-- PROVIDED RECORDS --

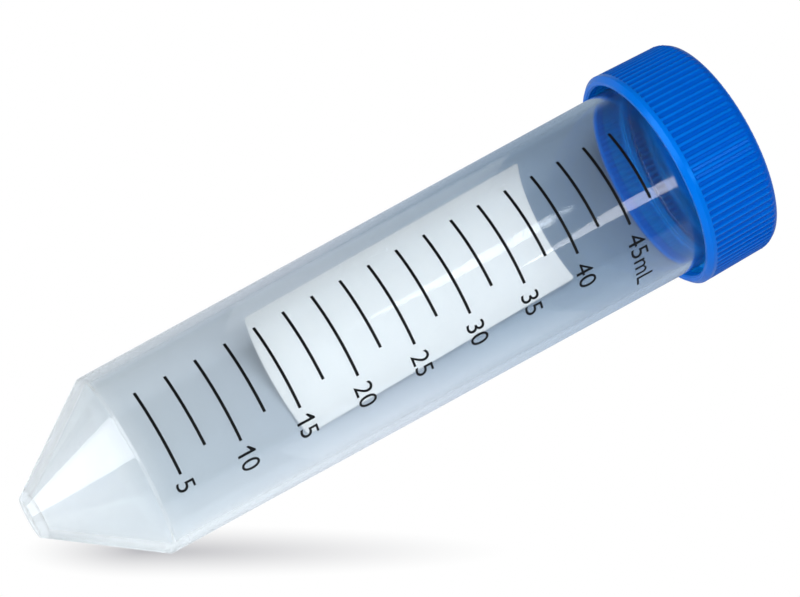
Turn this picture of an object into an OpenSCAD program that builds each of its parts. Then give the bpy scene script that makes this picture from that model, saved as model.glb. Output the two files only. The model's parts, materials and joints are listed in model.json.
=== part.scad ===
// 50 ml conical tube with a ribbed screw cap, lying on its side.
// Each piece is drawn upright about the Z axis with the tip of its cone at the
// origin, and laid down as the closed tube comes to rest: on its shoulder and
// on the lower rim of its cap, which is the wider of the two.

/* [Tube] */
// Outer diameter of the wall at the shoulder, above the cone
shoulder_d = 28.15; // [26:0.05:30]
// Outer diameter of the wall at the mouth
mouth_d = 29.7; // [28:0.05:31]
// Height of the tube without its cap
tube_h = 114.6; // [100:0.1:130]
// Thickness of the straight wall
wall = 1.3; // [0.8:0.05:2]
// Height of the cone
cone_h = 15.3; // [12:0.1:20]
// Thickness of the cone's wall
cone_wall = 1.4; // [0.8:0.05:2.5]
// Diameter of the flat on the tip
tip_d = 6.2; // [5:0.1:8]
// Thickness of plastic over the tip
tip_floor = 1.8; // [1:0.1:3]
// Rounding of the tip's edge
tip_round = 0.5; // [0.2:0.1:1]
// Rounding of the shoulder
shoulder_round = 0.8; // [0.2:0.1:2]
// Rounding of the lip at the mouth
lip_round = 0.35; // [0.1:0.05:0.4]

/* [Neck thread] */
// Rise of the thread in one turn
thread_pitch = 3.5; // [2.5:0.1:5]
// Turns of the thread
thread_turns = 1.75; // [1:0.25:2]
// Height of the thread over the neck
thread_depth = 0.7; // [0.3:0.05:0.9]
// Width of the thread at its root
thread_root_w = 1.6; // [1:0.1:2.2]
// Width of the thread at its crest
thread_crest_w = 0.7; // [0.3:0.1:0.9]
// Distance from the mouth down to the top of the thread
thread_drop = 1.6; // [1:0.1:3]

/* [Cap] */
// Thickness of the cap's skirt at its lower rim, ribs included
skirt_wall = 1.5; // [1.2:0.05:2]
// How much narrower the cap is at its top than at its lower rim
cap_taper = 0.45; // [0:0.05:0.8]
// Length of the cap's skirt, from its lower rim to the tube's mouth
skirt_h = 11; // [10:0.1:14]
// Thickness of the cap's top
cap_top = 1.75; // [1:0.05:2]
// Rounding of the cap's top edge
cap_round = 1.2; // [0.8:0.1:1.6]
// Height of the plain band round the lower rim
band_h = 1.3; // [1:0.1:2]
// Width of the bevel under the plain band
band_bevel = 0.7; // [0.3:0.1:0.9]
// Bevel on the inner edge of the lower rim
rim_bevel = 0.3; // [0.1:0.1:0.5]

/* [Cap ribs] */
// Number of ribs round the cap
rib_count = 92; // [60:1:110]
// Height of a rib over the skirt
rib_h = 0.3; // [0.15:0.05:0.4]
// Width of a rib at its foot
rib_foot_w = 0.75; // [0.5:0.05:0.8]
// Width of a rib at its crest
rib_crest_w = 0.32; // [0.2:0.02:0.4]
// How far below the cap's top face the ribs end
rib_drop = 0.5; // [0.3:0.1:1]

/* [Plug seal] */
// Length of the sealing ring inside the mouth
plug_h = 3; // [2:0.1:4]
// Thickness of the sealing ring
plug_wall = 0.9; // [0.6:0.05:1.2]
// Bevel that guides the sealing ring into the mouth
plug_bevel = 0.35; // [0.1:0.05:0.5]

/* [Graduations] */
// Volume at the lowest graduation, in ml
first_ml = 5; // [5:2.5:10]
// Volume between two graduations, in ml
step_ml = 2.5; // [2.5:2.5:5]
// Number of graduations
mark_count = 18; // [6:1:18]
// Length round the wall of each full graduation
long_mark = 13.6; // [8:0.1:16]
// Length round the wall of the half graduations between them
short_mark = 11.6; // [5:0.1:14]
// Width of a printed line
mark_w = 0.45; // [0.3:0.05:0.6]
// Angle from the top of the lying tube to where the lines start
mark_start = -9; // [-30:1:30]

/* [Writing panel] */
// Height of the panel's lower edge
panel_low = 43; // [30:0.5:60]
// Length of the panel along the tube
panel_l = 46.7; // [20:0.1:55]
// Width of the panel round the wall
panel_w = 21.2; // [10:0.1:30]
// Angle from the top of the lying tube to the panel's middle
panel_turn = -142; // [-180:1:-100]
// Radius of the panel's corners
panel_corner = 1.5; // [0.5:0.1:3]

/* [Fits] */
// Radial clearance of the cap's skirt over the thread
skirt_gap = 0.25; // [0.2:0.05:0.5]
// Radial clearance of the sealing ring in the mouth
plug_gap = 0.06; // [0.02:0.01:0.1]
// Clearance between the tube's lip and the cap's top
lip_gap = 0.02; // [0.01:0.01:0.05]
// Thickness of the printed ink
ink_t = 0.03; // [0.02:0.01:0.05]
// Clearance of the ink over the wall
ink_gap = 0.005; // [0.005:0.005:0.01]

/* [Hidden] */
$fn = 96;

mm3_per_ml = 1000;
arc_steps = 6;
ring_step = 6;

// Wall: radii at a height above the tip
draft = (mouth_d - shoulder_d) / 2 / (tube_h - cone_h);
function outer_r(z) = shoulder_d / 2 + draft * (z - cone_h);
function inner_r(z) = outer_r(z) - wall;

// Cone: its inside is parallel to its outside and meets the straight wall at bore_z
cone_slope = (shoulder_d - tip_d) / 2 / cone_h;
cone_wall_r = cone_wall * sqrt(1 + cone_slope * cone_slope);
bore_z = cone_h + (cone_wall_r - wall) / (cone_slope - draft);
floor_r = tip_d / 2 + cone_slope * tip_floor - cone_wall_r;

// Volume held up to bore_z, and the height at which the tube holds a volume
no_draft = 0.00001;
cone_mm3 = PI * (bore_z - tip_floor) / 3
    * (floor_r * floor_r + floor_r * inner_r(bore_z) + inner_r(bore_z) * inner_r(bore_z));
function level(mm3) =
    abs(draft) < no_draft
    ? bore_z + (mm3 - cone_mm3) / (PI * inner_r(bore_z) * inner_r(bore_z))
    : bore_z + (pow(pow(inner_r(bore_z), 3) + 3 * draft * (mm3 - cone_mm3) / PI, 1 / 3)
        - inner_r(bore_z)) / draft;

// Thread: a trapezoid that runs round the neck and fades out at both ends
thread_r = mouth_d / 2;
thread_sink = wall / 3;
thread_fade = 30;
thread_least = 0.02;
thread_top = tube_h - thread_drop - thread_root_w / 2;
thread_low = thread_top - thread_pitch * thread_turns;
thread_sweep = 360 * thread_turns;

// Cap
rim_z = tube_h - skirt_h;
cap_end = tube_h + cap_top;
cap_inner_r = thread_r + thread_depth + skirt_gap;
cap_r = cap_inner_r + skirt_wall;
cap_top_r = cap_r - cap_taper / 2;
cap_draft = (cap_r - cap_top_r) / (cap_end - rim_z);
function crest_r(z) = cap_r - cap_draft * (z - rim_z);
plug_r = inner_r(tube_h - plug_h) - plug_gap;

// Rest: the angle of the axis to the floor, and the height of the tip above it
rim_foot_z = rim_z + band_bevel;
rest_tilt = atan((crest_r(rim_foot_z) - shoulder_d / 2) / (rim_foot_z - cone_h));
tip_up = shoulder_d / 2 * cos(rest_tilt) - cone_h * sin(rest_tilt);
low_x = -tip_d / 2 * sin(rest_tilt);
high_x = cap_end * cos(rest_tilt) + (cap_top_r - cap_round) * sin(rest_tilt);

// A closed outline whose corners [x, y, radius] are rounded
function unit(v) = v / norm(v);
function wrapped(a) = a - 360 * floor((a + 180) / 360);
function corner(before, at, after, r) =
    r == 0 ? [at] :
    let (
        a = unit(before - at),
        b = unit(after - at),
        half = acos(a * b) / 2,
        centre = at + unit(a + b) * r / sin(half),
        from = at + a * r / tan(half) - centre,
        to = at + b * r / tan(half) - centre,
        start = atan2(from.y, from.x),
        turn = wrapped(atan2(to.y, to.x) - start)
    )
    [for (i = [0:arc_steps]) centre + r * [cos(start + turn * i / arc_steps),
                                           sin(start + turn * i / arc_steps)]];
function flat(p) = [p.x, p.y];
function rounded(pts) = let (n = len(pts))
    [for (i = [0:n - 1])
        each corner(flat(pts[(i + n - 1) % n]), flat(pts[i]), flat(pts[(i + 1) % n]), pts[i].z)];

module revolve(pts) {
    rotate_extrude() polygon(rounded(pts));
}

// Lays a piece down, with the tip towards -X and its own +X side on top
module lie_down() {
    translate([-(low_x + high_x) / 2, 0, tip_up])
        rotate([0, 90 - rest_tilt, 0])
            rotate([0, 0, 180]) children();
}

module tube_wall() {
    revolve([
        [0, 0, 0],
        [tip_d / 2, 0, tip_round],
        [shoulder_d / 2, cone_h, shoulder_round],
        [mouth_d / 2, tube_h, lip_round],
        [mouth_d / 2 - wall, tube_h, lip_round],
        [inner_r(bore_z), bore_z, shoulder_round],
        [floor_r, tip_floor, tip_round],
        [0, tip_floor, 0]
    ]);
}

// Cross-section of the thread at angle a, as points in space
function fade(a) = min(1, a / thread_fade, (thread_sweep - a) / thread_fade);
function thread_ring(a) = let (
        z = thread_low + thread_pitch * a / 360,
        crest = thread_r + max(thread_least, thread_depth * fade(a)),
        root = thread_r - thread_sink)
    [for (p = [[root, -thread_root_w / 2], [thread_r, -thread_root_w / 2],
               [crest, -thread_crest_w / 2], [crest, thread_crest_w / 2],
               [thread_r, thread_root_w / 2], [root, thread_root_w / 2]])
        [p.x * cos(a), p.x * sin(a), z + p.y]];

module thread() {
    rings = round(thread_sweep / ring_step);
    side = 6;
    pts = [for (i = [0:rings]) each thread_ring(thread_sweep * i / rings)];
    skin = [for (i = [0:rings - 1], j = [0:side - 1])
        let (k = (j + 1) % side)
        [i * side + j, i * side + k, (i + 1) * side + k, (i + 1) * side + j]];
    ends = [[for (j = [side - 1:-1:0]) j], [for (j = [0:side - 1]) rings * side + j]];
    polyhedron(pts, concat(skin, ends));
}

module tube() {
    color([0.82, 0.88, 0.92, 0.45]) lie_down() {
        tube_wall();
        thread();
    }
}

// Skirt and top of the cap between its ribs, hollow underneath
module cap_shell() {
    revolve([
        [0, cap_end, 0],
        [0, tube_h + lip_gap, 0],
        [plug_r - plug_wall, tube_h + lip_gap, 0],
        [plug_r - plug_wall, tube_h - plug_h, 0],
        [plug_r - plug_bevel, tube_h - plug_h, 0],
        [plug_r, tube_h - plug_h + plug_bevel, 0],
        [plug_r, tube_h + lip_gap, 0],
        [cap_inner_r, tube_h + lip_gap, 0],
        [cap_inner_r, rim_z + rim_bevel, 0],
        [cap_inner_r + rim_bevel, rim_z, 0],
        [cap_r - band_bevel, rim_z, 0],
        [crest_r(rim_foot_z), rim_foot_z, 0],
        [crest_r(rim_z + band_h), rim_z + band_h, 0],
        [crest_r(rim_z + band_h + rib_h) - rib_h, rim_z + band_h + rib_h, 0],
        [cap_top_r - rib_h, cap_end, cap_round]
    ]);
}

// Ribs: spokes of one flat outline, trimmed to the cap's outer form
module ribs() {
    foot = cap_top_r - 2 * rib_h;
    past = cap_r + rib_h;
    spokes = [for (i = [0:rib_count - 1], p = [
            [foot, -rib_foot_w / 2], [cap_r - rib_h, -rib_foot_w / 2],
            [cap_r, -rib_crest_w / 2], [past, -rib_crest_w / 2],
            [past, rib_crest_w / 2], [cap_r, rib_crest_w / 2],
            [cap_r - rib_h, rib_foot_w / 2], [foot, rib_foot_w / 2]])
        let (a = 360 * (i + 0.5) / rib_count)
        [p.x * cos(a) - p.y * sin(a), p.x * sin(a) + p.y * cos(a)]];
    intersection() {
        translate([0, 0, rim_z + band_bevel])
            linear_extrude(cap_end - rim_z - band_bevel) polygon(spokes);
        difference() {
            revolve([
                [0, rim_z + band_bevel, 0],
                [crest_r(rim_foot_z), rim_foot_z, 0],
                [cap_top_r, cap_end - rib_drop, cap_round],
                [0, cap_end - rib_drop, 0]
            ]);
            cylinder(r = foot + rib_h / 2, h = cap_end);
        }
    }
}

module cap() {
    color([0.02, 0.36, 0.83]) lie_down() {
        cap_shell();
        ribs();
    }
}

// A band of ink on the wall between two heights
module ink_band(low, high, start, sweep) {
    rotate([0, 0, start]) rotate_extrude(angle = sweep) polygon([
        [outer_r(low) + ink_gap, low],
        [outer_r(low) + ink_gap + ink_t, low],
        [outer_r(high) + ink_gap + ink_t, high],
        [outer_r(high) + ink_gap, high]
    ]);
}

module graduation_marks() {
    color([0.06, 0.06, 0.07]) lie_down()
        for (i = [0:mark_count - 1]) {
            z = level((first_ml + i * step_ml) * mm3_per_ml);
            sweep = (i % 2 == 0 ? long_mark : short_mark) / outer_r(z) * 180 / PI;
            if (z < rim_z - band_h)
                ink_band(z - mark_w / 2, z + mark_w / 2, mark_start, sweep);
        }
}

module writing_panel() {
    mid_r = outer_r(panel_low + panel_l / 2);
    sweep = panel_w / mid_r * 180 / PI;
    color([0.97, 0.97, 0.96]) lie_down()
        intersection() {
            ink_band(panel_low, panel_low + panel_l, panel_turn - sweep / 2, sweep);
            rotate([0, 0, panel_turn]) translate([0, 0, panel_low + panel_l / 2])
                rotate([90, 0, 90]) linear_extrude(mouth_d)
                    rounded_rectangle(2 * mid_r * sin(sweep / 2), panel_l, panel_corner);
        }
}

module rounded_rectangle(w, l, r) {
    union() {
        square([w, l - 2 * r], center = true);
        square([w - 2 * r, l], center = true);
        for (x = [-1, 1], y = [-1, 1])
            translate([x * (w / 2 - r), y * (l / 2 - r)]) circle(r);
    }
}

tube();
cap();
graduation_marks();
writing_panel();
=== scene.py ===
"""A 50 ml conical tube lying closed on its side: a clarified polypropylene tube with a printed
scale and writing panel, and its ribbed polyethylene screw cap."""

import json
import math

import bmesh
import bpy
from mathutils import Matrix, Vector


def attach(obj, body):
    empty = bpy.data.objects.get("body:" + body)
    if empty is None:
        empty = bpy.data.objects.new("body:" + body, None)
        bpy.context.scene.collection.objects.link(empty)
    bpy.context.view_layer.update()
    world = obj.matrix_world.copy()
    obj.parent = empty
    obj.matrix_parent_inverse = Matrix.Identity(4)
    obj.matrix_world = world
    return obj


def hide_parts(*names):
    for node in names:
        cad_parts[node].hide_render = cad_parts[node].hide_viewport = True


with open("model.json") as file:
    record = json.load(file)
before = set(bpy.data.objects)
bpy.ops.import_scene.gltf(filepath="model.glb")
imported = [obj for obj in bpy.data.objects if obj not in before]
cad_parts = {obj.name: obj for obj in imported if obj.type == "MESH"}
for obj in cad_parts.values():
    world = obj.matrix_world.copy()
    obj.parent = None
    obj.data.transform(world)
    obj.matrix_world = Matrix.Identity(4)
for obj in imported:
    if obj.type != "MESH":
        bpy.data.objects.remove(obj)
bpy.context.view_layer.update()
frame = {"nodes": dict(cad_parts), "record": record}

# Sizes in millimetres. Every piece is modelled upright about the Z axis, with the tip of the cone
# at the origin, and then laid down where the frame's tip and cap are.
MM = 0.001

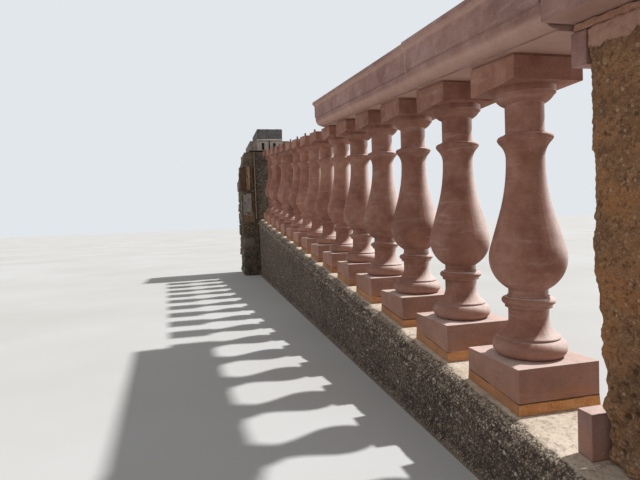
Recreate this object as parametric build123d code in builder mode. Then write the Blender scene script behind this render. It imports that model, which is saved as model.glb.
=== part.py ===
"""One bay of a raking stone balustrade between two piers, in millimetres.

The row climbs towards -X. The street is on the -Y side and +Z is up.
The origin is on the level foot of the kerb, at the middle of the whole length.
Balusters stand plumb: their base blocks are cut to the slope underneath,
their top blocks are cut to the slope on top, and the coping follows it.
"""
import os
from math import atan, cos, radians, sin, sqrt

from build123d import *

# The row
baluster_count = 15
spacing = 300.0
rise = 30.5  # climb from one baluster to the next
coped_count = 6  # balusters that carry coping so far

# Kerb
kerb_width = 314.0
kerb_least_height = 108.0  # at its downhill end
kerb_edge_drop = 30.0
kerb_edge_run = 26.0

# Base block and its mortar bed
base_block = 194.0
base_block_height = 70.0  # at the downhill side
base_bed = 25.0
base_bed_flare = 1.5

# Turned part: radii, and lengths from one member up to the next
torus_radius = 20.5
torus_reach = 79.0
quirk_depth = 2.5  # groove between the torus and the bell
quirk_height = 2.0
bell_foot_radius = 66.0
bell_shoulder = 4.0
bell_turn = 60.0
lower_neck_radius = 43.0
astragal_height = 123.0
astragal_radius = 8.0
astragal_reach = 57.0
astragal_seat = 6.5  # fillet under the astragal
astragal_seat_step = 7.0
astragal_fillet = 4.0
astragal_step = 3.0
bulb_foot_radius = 42.0
bulb_foot_rest = 14.0  # plain neck over the astragal
bulb_radius = 82.5
bulb_rise = 70.0  # from the bulb's foot to its widest point
bulb_belly = 80.7
bulb_shoulder = 90.0
taper_angle = 16.0
throat_radius = 41.0
throat_curve = 453.0
throat_rest = 2.0  # plain throat under the collar's cove
collar_radius = 7.0
collar_reach = 59.0
collar_lip = 3.0  # from the collar's nose in to its cove
collar_cove = 35.0
collar_fillet = 4.0
neck_rest = 63.0  # plain neck over the collar
echinus_rise = 20.0
echinus_reach = 63.0
echinus_bulge = 2.8
echinus_fillet = 2.0
echinus_lip = 14.0

# Top block
top_block = 164.0
top_block_height = 47.0  # at the downhill side

# Dowels of the balusters that wait for coping
dowel_diameter = 12.0
dowel_clearance = 0.3
dowel_depth = 60.0
dowel_stand = 30.0

# Coping
coping_bed = 5.5
coping_bed_inset = 3.0
soffit_width = 194.0
soffit_fillet = 3.0
ovolo_radius = 33.0
ovolo_step = 4.0
fascia_foot = 45.0
fascia_height = 47.0
cove_radius = 10.0
crown_lip = 12.0
coping_height = 124.0
weathering = 8.0  # fall of the top from its middle to its edges
coping_joint = 5.0
joint_inset = 2.0
joint_offset = 38.0  # uphill of the second baluster's axis
free_end_offset = 25.0  # uphill of the last coped baluster's axis
upper_stone_setback = 6.0

# Downhill pier
end_block_gap = 136.0  # from the first base block
end_block_length = 33.0
end_block_width = 150.0
lower_end_block_height = 79.0  # its top is level
upper_end_block_height = 57.0
core_length = 312.0
core_foot_width = 104.0
core_hip_width = 112.0
core_belly_width = 140.0
core_waist_width = 136.0
core_head_width = 152.0
core_edge = 14.0
pier_coping_lift = 10.0  # of its underside, above the coping's soffit
pier_coping_bed = 17.0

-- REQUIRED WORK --
Give again only the lines that run from the line with "module rounded_rectangle(w, l, r)" to the line with "before = set(bpy.data.objects)". Include both of those lines exactly as written.

-- SOLUTION TO THIS EXERCISE --
module rounded_rectangle(w, l, r) {
    union() {
        square([w, l - 2 * r], center = true);
        square([w - 2 * r, l], center = true);
        for (x = [-1, 1], y = [-1, 1])
            translate([x * (w / 2 - r), y * (l / 2 - r)]) circle(r);
    }
}

tube();
cap();
graduation_marks();
writing_panel();
=== scene.py ===
"""A 50 ml conical tube lying closed on its side: a clarified polypropylene tube with a printed
scale and writing panel, and its ribbed polyethylene screw cap."""

import json
import math

import bmesh
import bpy
from mathutils import Matrix, Vector


def attach(obj, body):
    empty = bpy.data.objects.get("body:" + body)
    if empty is None:
        empty = bpy.data.objects.new("body:" + body, None)
        bpy.context.scene.collection.objects.link(empty)
    bpy.context.view_layer.update()
    world = obj.matrix_world.copy()
    obj.parent = empty
    obj.matrix_parent_inverse = Matrix.Identity(4)
    obj.matrix_world = world
    return obj


def hide_parts(*names):
    for node in names:
        cad_parts[node].hide_render = cad_parts[node].hide_viewport = True


with open("model.json") as file:
    record = json.load(file)
before = set(bpy.data.objects)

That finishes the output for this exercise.